Do not feed the Irish speaker

Seán Ó Ríordáin (1916-77) has long been one of my favourite poets. I've always been struck by the similarities between him and Philip Larkin: both bald, mother-fixated bureaucrats, terrified of death, and publishing on average a book a decade. Except one is world-famous and the other is not. Which is sad, you might think, pondering the fragile but invaluable resources of minority literatures in our Anglophone world. Sad, but at least we have the choice, those of us lucky enough to read both languages.

Unless of course, like Richard Waghorne, you experience the survival of the Irish language as a personal insult to you and the taxes you'd rather use to buy complimentary pints for American soldiers stopping over in Shannon on their rendition flights.

Thinking about Ó Ríordáin gives me something to do in between puking all over the screen at the effusions of the chickenhawk, neocon and all-round moron Waghorne: 'The great works of Irish culture - all of them - are through English.' (Apart from the ones written not just in Irish, but Latin and French, I presume.) 'Joyce, Beckett, Wilde, and Shaw aren't just better known because they wrote in English, they're better known because the worked in the greater European literary traditions - and because they were better. There is no writer in the Irish language that anyone need bother reading if looking for Irish literary contributions - there are more than enough Irish writers in English of truly first-class stature without excavating a dead language for literary fossils.'

Oh, and Irish traditional music is all peasant bumfluff too.

'The great contributions of Irishmen and women were almost uniformly made through English or in the greater traditions of Western civilization. The Irish language embodies little of our true heritage and obscures the rest. We can do without it.'

Note how, despite its uselessness to Waghorne, this ragbag of 'culture' remains his to dispose of as he sees fit, 'obscuring' his view of his birthright (presumably the Henry Kissinger posters on his bedroom wall) like some kind of mangy old dog jumping up and down in front of the television, and which he can now take to the vet and have put down (because the real anger in his post is not that the Irish language is dead but the reverse: that it should be dead but isn't).

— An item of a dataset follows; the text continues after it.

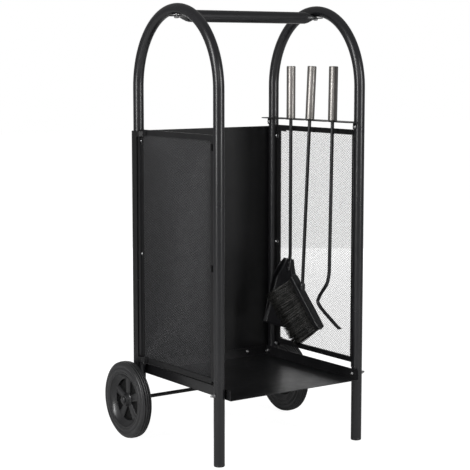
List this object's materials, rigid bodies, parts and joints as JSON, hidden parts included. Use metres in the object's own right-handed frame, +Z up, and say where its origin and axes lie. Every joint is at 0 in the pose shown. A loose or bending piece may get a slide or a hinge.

Here's the Ó Ríordáin poem, 'Reo', stretched out in the coffin of its original Irish, to mistranslate the last line into a language Waghorne understands, yet obstinately still alive:

Maidin sheaca ghabhas amach
Is bhí seál póca romham ar sceach,
Rugas air le cur im phóca
Ach sciorr sé uaim mar bhi sé reoite:
Ní héadach beo a léim óm ghlaic
Ach rud fuair bás aréir ar sceach:
Is siúd ag taighde mé fé m’intinn
Go bhfuaireas macasamhail an ní seo –
Lá dár phógas bean dem mhuintir
Is í ina cónra reoite, sínte.

1 comment:

Anonymous said...

Seán ó Ríordáín is one of Irelands greatest poets and those who can not or I should say do want to know their mother tongue should not only be ashamed to belittle the language but also know remember that The greatest obstacle to discovery is not ignorance -- it is the illusion of knowledge !!!